Thanks for the feedback.
#1 is absolutely an issue. I have done a double strength of opponent adjustment to try and adjust for this issue and you are right the SEC teams are the biggest gainers and the lower conferences are the biggest losers in the process. Unfortunately due to time, resource and coding ability constraints I haven't been able to do it in a manner that is fast and flexible enough to use in a productive way, at least not enough to justify what it is still a minor tweak. The first pass of opponent adjustment probably is 95% accurate for 75% of teams and about 75% accurate for 95% of teams.
#2 Don't know if I completely understand your question but I'll give it a go. My ultimate goal is to be able to compare teams against a universal standard. To do so, whether as a replacement value or average value, requires making some broad assumptions. Those assumptions won't be valid across all situations for all teams but in the aggregate should be reasonable, and at the very least they are highly consistent.
The other challenge with a more team specific approach is the sample size quickly reduces. Because college teams turn over faster than pro teams and the there are fewer games in a season, getting an adequate sample on a specific situation is nearly impossible.

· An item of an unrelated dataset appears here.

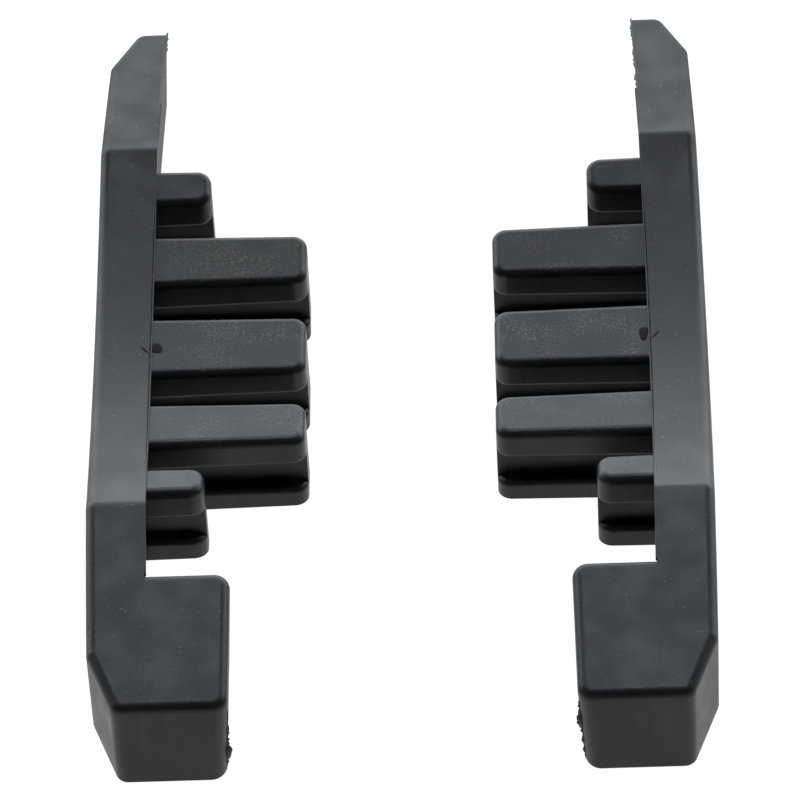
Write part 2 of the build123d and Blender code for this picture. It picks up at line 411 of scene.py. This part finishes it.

I look forward to your posts and insight.
Do you manually pull down each week's games, or did MCalibur find a way to automate the process?
I built a model last year that is based on a different premise, but is limited by the number of teams I feel like pulling down historical data for. As such, places where I ran regressions would be aided by having a significantly larger population.
I too, am a big fan and in all honesty the Mathlete diaries are my favorite part of the site. Keep up the good work!